Appeal from an order of the Family Court of Otsego County (Mogavero, Jr., J.), entered August 17, 1989, which granted petitioner’s application, in a proceeding pursuant to Family Court Act article 3, to adjudicate respondent a juvenile delinquent.
Respondent contends that her right to counsel was abridged by Family Court’s failure to afford counsel an opportunity to make a closing statement at the hearing (see, Family Ct Act § 342.1 [5]). Since respondent’s counsel neither requested the opportunity to make a closing argument nor objected to Family Court’s apparent oversight in failing to ask counsel if he wished to make a closing statement, the issue has not been preserved for review (see, Matter of Van Alstyne v David Q., 92 AD2d 971, 972).

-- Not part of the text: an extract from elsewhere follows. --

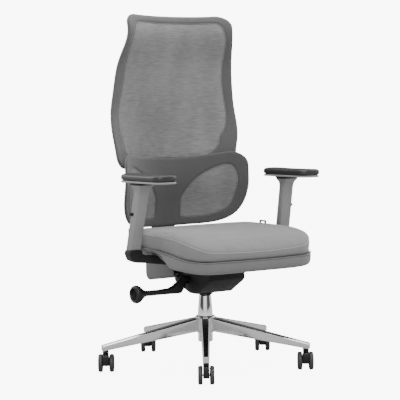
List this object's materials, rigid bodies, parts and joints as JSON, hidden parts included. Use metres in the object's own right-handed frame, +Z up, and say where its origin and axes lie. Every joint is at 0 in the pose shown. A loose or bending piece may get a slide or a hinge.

We also reject respondent’s argument that Family Court’s determination is not based upon proof beyond a reasonable doubt. The uncontradicted testimony of two sworn witnesses establishes that respondent committed the *935acts charged in the petition. Respondent’s appellate arguments directed at the credibility of those witnesses are unavailing (see, Matter of Michael D., 109 AD2d 633, 634, affd 66 NY2d 843).
Order affirmed, without costs.
Kane, J. P., Casey, Weiss, Mikoll and Yesawich, Jr., JJ., concur.